-------- MATERIAL FOR THIS TASK

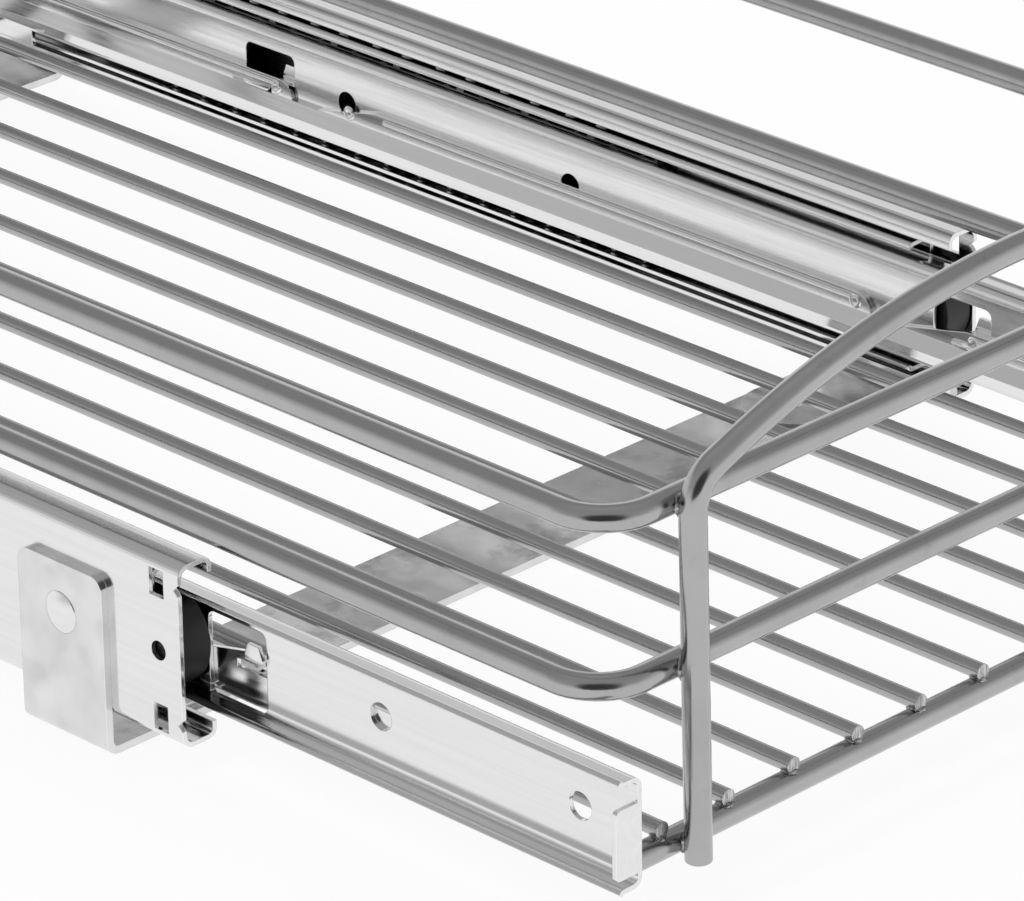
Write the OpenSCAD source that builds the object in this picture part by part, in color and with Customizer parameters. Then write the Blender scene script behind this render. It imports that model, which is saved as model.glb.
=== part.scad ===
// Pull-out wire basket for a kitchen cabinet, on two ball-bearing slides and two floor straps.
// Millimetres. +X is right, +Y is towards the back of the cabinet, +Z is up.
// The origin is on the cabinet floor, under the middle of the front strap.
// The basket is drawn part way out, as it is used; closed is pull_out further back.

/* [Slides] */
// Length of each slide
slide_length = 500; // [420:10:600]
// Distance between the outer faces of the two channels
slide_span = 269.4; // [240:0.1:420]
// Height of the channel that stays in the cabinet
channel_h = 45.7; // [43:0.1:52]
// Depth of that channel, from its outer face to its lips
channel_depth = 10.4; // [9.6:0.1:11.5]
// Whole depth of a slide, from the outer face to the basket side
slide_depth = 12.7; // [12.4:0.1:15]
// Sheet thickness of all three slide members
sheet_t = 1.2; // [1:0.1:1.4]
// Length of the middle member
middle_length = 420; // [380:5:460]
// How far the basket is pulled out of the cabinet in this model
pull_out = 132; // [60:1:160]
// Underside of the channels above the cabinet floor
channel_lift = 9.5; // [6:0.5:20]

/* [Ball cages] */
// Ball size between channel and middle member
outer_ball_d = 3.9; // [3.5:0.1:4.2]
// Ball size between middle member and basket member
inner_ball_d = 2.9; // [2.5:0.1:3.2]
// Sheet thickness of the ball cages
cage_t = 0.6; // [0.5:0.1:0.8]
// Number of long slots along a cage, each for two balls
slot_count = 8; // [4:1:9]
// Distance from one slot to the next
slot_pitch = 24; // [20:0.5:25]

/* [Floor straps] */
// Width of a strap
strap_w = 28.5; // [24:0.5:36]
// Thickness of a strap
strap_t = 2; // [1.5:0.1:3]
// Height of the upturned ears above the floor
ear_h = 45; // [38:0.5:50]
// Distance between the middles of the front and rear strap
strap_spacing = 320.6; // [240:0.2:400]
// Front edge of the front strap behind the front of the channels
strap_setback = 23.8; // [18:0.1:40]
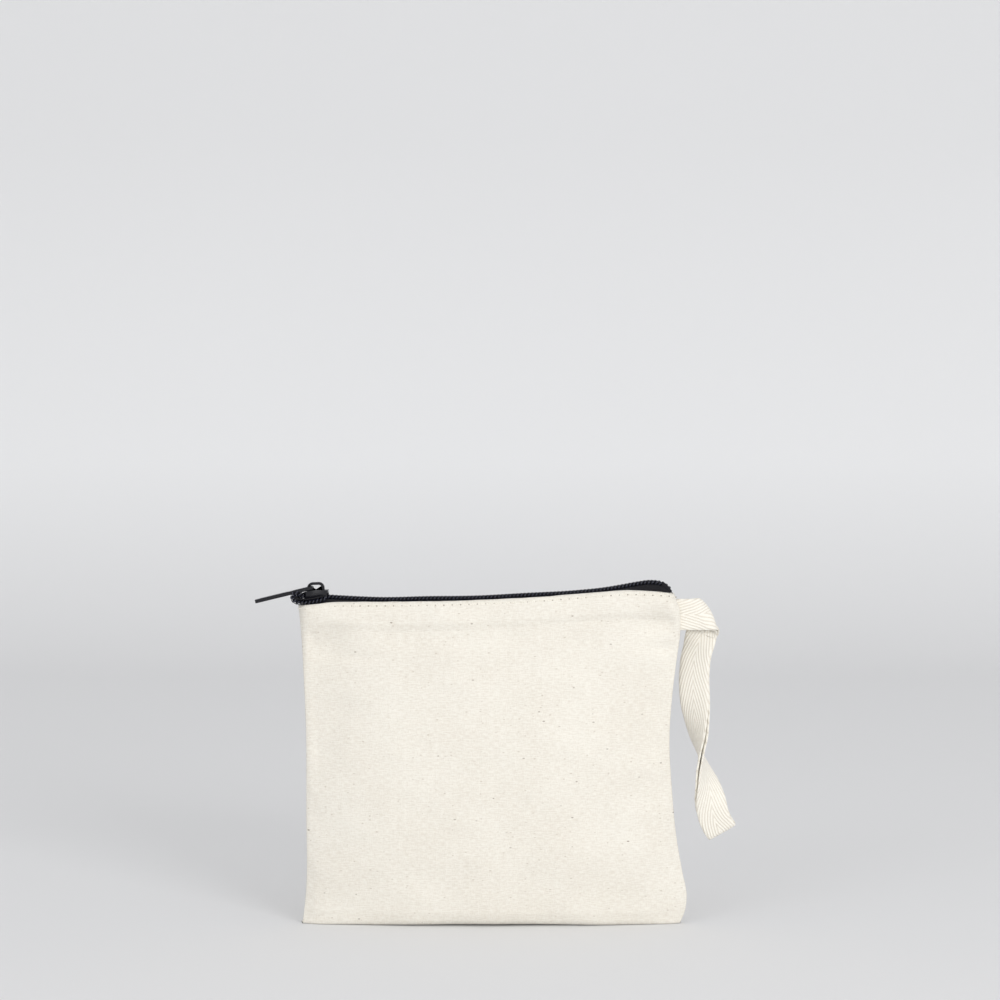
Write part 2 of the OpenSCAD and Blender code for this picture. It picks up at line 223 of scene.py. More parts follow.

----------------

**WHAT IS ASKED:** Copy out the full material exactly as it appears.

**RESPONSE FOR THIS EXERCISE:**
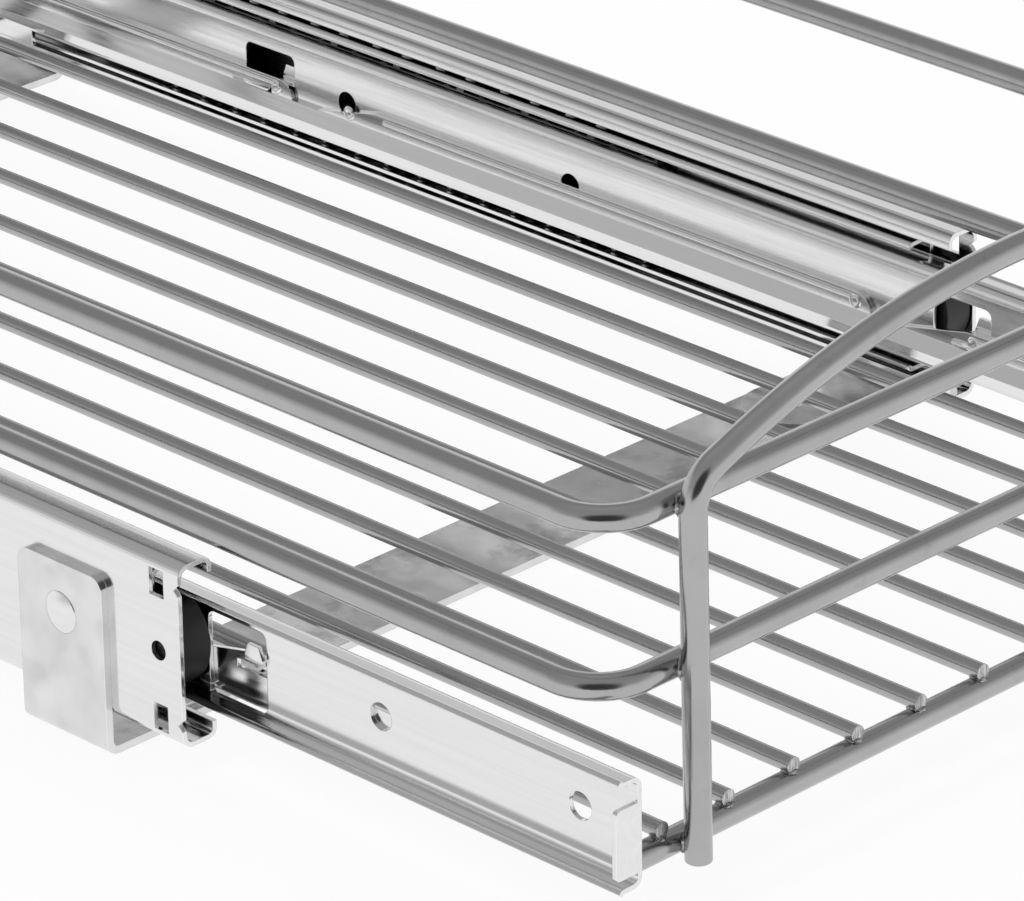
Write the OpenSCAD source that builds the object in this picture part by part, in color and with Customizer parameters. Then write the Blender scene script behind this render. It imports that model, which is saved as model.glb.
=== part.scad ===
// Pull-out wire basket for a kitchen cabinet, on two ball-bearing slides and two floor straps.
// Millimetres. +X is right, +Y is towards the back of the cabinet, +Z is up.
// The origin is on the cabinet floor, under the middle of the front strap.
// The basket is drawn part way out, as it is used; closed is pull_out further back.

/* [Slides] */
// Length of each slide
slide_length = 500; // [420:10:600]
// Distance between the outer faces of the two channels
slide_span = 269.4; // [240:0.1:420]
// Height of the channel that stays in the cabinet
channel_h = 45.7; // [43:0.1:52]
// Depth of that channel, from its outer face to its lips
channel_depth = 10.4; // [9.6:0.1:11.5]
// Whole depth of a slide, from the outer face to the basket side
slide_depth = 12.7; // [12.4:0.1:15]
// Sheet thickness of all three slide members
sheet_t = 1.2; // [1:0.1:1.4]
// Length of the middle member
middle_length = 420; // [380:5:460]
// How far the basket is pulled out of the cabinet in this model
pull_out = 132; // [60:1:160]
// Underside of the channels above the cabinet floor
channel_lift = 9.5; // [6:0.5:20]

/* [Ball cages] */
// Ball size between channel and middle member
outer_ball_d = 3.9; // [3.5:0.1:4.2]
// Ball size between middle member and basket member
inner_ball_d = 2.9; // [2.5:0.1:3.2]
// Sheet thickness of the ball cages
cage_t = 0.6; // [0.5:0.1:0.8]
// Number of long slots along a cage, each for two balls
slot_count = 8; // [4:1:9]
// Distance from one slot to the next
slot_pitch = 24; // [20:0.5:25]

/* [Floor straps] */
// Width of a strap
strap_w = 28.5; // [24:0.5:36]
// Thickness of a strap
strap_t = 2; // [1.5:0.1:3]
// Height of the upturned ears above the floor
ear_h = 45; // [38:0.5:50]
// Distance between the middles of the front and rear strap
strap_spacing = 320.6; // [240:0.2:400]
// Front edge of the front strap behind the front of the channels
strap_setback = 23.8; // [18:0.1:40]
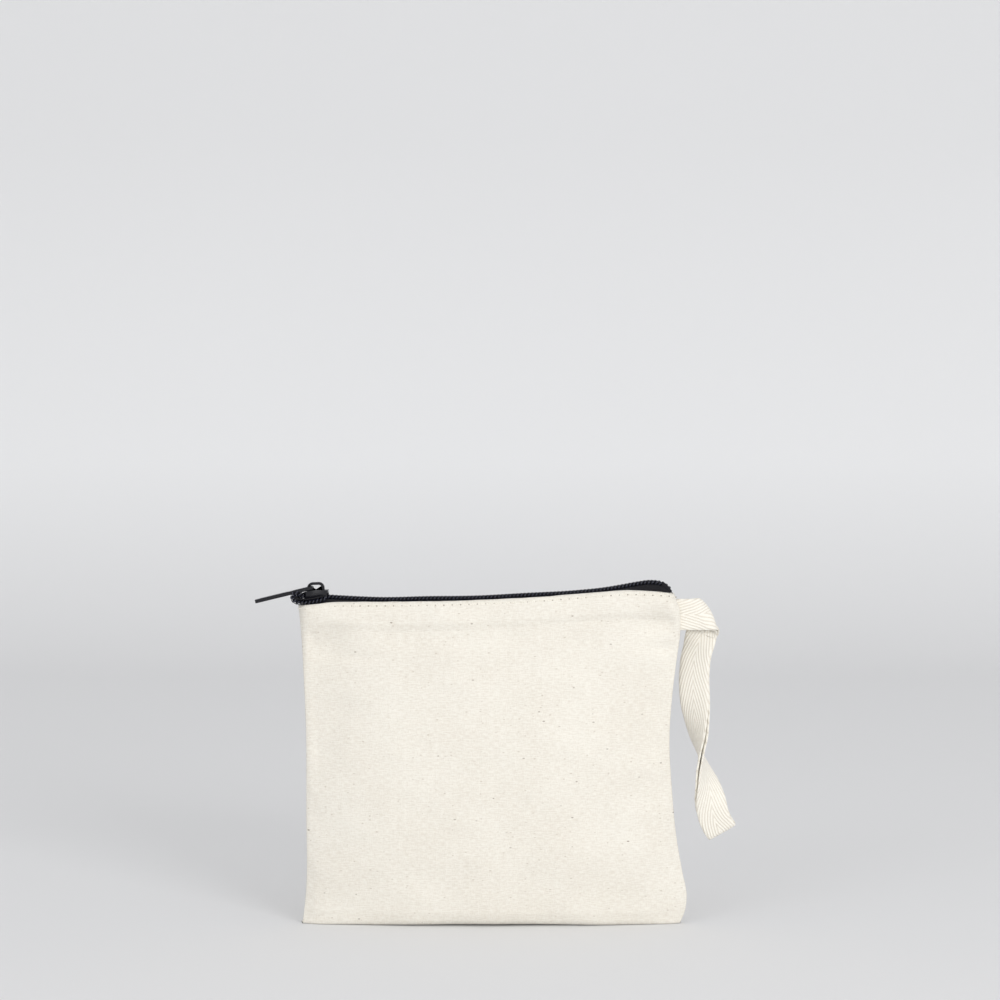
Write part 2 of the OpenSCAD and Blender code for this picture. It picks up at line 223 of scene.py. More parts follow.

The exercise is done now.